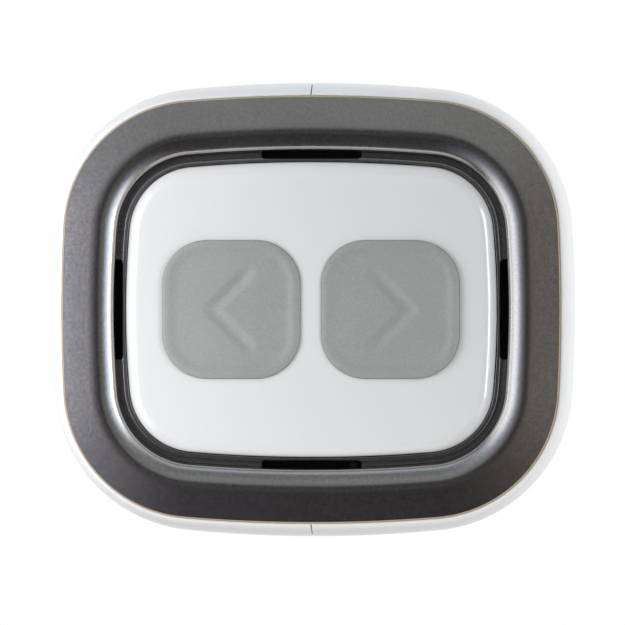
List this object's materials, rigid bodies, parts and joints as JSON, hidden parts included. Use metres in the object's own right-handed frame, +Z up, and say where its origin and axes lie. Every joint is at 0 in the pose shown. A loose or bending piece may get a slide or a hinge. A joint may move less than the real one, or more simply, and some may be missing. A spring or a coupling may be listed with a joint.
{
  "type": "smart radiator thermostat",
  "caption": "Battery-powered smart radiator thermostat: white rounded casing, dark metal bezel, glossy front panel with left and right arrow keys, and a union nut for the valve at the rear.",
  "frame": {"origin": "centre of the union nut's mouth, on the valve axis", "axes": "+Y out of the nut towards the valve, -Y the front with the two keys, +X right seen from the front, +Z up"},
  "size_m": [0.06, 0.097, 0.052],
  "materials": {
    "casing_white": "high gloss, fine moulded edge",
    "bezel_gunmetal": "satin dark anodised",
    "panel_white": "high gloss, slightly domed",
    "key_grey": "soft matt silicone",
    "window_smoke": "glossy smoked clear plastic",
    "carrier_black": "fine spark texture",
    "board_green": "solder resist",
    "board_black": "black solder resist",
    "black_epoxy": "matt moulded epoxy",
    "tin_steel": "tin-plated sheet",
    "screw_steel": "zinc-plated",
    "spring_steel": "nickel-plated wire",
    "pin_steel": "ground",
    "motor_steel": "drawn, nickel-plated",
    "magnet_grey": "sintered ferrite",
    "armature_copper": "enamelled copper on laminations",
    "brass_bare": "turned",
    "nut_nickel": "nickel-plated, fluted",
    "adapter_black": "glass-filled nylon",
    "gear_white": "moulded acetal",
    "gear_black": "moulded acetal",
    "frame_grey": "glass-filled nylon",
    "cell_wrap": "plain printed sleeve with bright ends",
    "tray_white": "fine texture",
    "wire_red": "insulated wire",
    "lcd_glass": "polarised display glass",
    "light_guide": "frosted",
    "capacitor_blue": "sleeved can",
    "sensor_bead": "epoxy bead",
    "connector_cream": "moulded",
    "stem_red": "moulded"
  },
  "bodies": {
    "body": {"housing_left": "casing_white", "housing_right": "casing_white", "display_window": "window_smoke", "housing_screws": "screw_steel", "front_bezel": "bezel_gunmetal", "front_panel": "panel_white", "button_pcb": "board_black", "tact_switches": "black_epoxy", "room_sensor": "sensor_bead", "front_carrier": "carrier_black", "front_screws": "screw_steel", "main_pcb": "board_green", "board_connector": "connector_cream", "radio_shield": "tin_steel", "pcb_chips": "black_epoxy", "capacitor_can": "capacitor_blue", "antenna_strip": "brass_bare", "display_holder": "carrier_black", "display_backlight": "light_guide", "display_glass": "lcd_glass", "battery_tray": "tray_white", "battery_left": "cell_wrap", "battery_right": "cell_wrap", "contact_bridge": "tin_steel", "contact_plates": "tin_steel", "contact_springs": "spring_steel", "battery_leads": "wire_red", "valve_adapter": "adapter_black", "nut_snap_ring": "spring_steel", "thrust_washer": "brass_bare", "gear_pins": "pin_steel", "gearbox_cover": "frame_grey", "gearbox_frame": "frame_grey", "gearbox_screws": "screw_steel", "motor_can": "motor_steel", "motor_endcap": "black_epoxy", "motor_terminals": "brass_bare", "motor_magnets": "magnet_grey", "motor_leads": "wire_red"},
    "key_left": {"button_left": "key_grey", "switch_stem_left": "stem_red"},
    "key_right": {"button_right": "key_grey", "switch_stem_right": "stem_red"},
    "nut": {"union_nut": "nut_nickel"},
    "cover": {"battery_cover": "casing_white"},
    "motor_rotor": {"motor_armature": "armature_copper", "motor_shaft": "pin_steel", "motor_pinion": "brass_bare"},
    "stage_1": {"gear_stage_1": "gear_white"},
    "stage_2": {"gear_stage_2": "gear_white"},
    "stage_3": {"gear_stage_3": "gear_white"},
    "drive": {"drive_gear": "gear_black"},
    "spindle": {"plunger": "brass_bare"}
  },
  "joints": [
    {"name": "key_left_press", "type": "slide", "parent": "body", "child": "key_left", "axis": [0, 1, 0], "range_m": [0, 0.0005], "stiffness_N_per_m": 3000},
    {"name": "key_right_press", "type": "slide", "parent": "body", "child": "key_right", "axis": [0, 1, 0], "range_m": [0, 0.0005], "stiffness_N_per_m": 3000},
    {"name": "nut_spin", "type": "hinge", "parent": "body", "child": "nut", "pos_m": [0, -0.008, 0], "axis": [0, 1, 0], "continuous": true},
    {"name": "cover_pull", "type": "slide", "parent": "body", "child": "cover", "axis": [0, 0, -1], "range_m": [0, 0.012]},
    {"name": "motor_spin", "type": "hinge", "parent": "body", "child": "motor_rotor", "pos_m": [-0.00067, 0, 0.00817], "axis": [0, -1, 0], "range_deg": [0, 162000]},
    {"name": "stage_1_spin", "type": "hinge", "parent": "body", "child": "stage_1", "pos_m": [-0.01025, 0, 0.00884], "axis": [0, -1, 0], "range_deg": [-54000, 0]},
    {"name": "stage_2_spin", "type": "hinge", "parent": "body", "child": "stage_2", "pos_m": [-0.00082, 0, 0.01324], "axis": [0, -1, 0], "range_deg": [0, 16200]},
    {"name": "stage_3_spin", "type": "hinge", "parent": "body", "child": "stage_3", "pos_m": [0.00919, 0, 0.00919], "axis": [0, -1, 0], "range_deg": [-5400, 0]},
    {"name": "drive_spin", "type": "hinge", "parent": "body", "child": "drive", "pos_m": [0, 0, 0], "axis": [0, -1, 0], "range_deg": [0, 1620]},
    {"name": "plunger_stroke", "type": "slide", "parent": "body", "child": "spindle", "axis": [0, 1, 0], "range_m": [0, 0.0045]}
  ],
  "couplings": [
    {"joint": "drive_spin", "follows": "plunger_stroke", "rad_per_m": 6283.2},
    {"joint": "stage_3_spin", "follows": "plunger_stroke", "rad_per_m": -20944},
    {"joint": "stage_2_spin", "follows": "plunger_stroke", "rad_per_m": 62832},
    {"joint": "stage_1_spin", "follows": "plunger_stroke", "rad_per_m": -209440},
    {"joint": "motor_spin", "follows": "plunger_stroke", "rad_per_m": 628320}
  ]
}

> _GIVEN TASK_: Whenever "bodies" turns up in a line, pick that line out.

> _EXERCISE OUTPUT_:
List this object's materials, rigid bodies, parts and joints as JSON, hidden parts included. Use metres in the object's own right-handed frame, +Z up, and say where its origin and axes lie. Every joint is at 0 in the pose shown. A loose or bending piece may get a slide or a hinge. A joint may move less than the real one, or more simply, and some may be missing. A spring or a coupling may be listed with a joint.
  "bodies": {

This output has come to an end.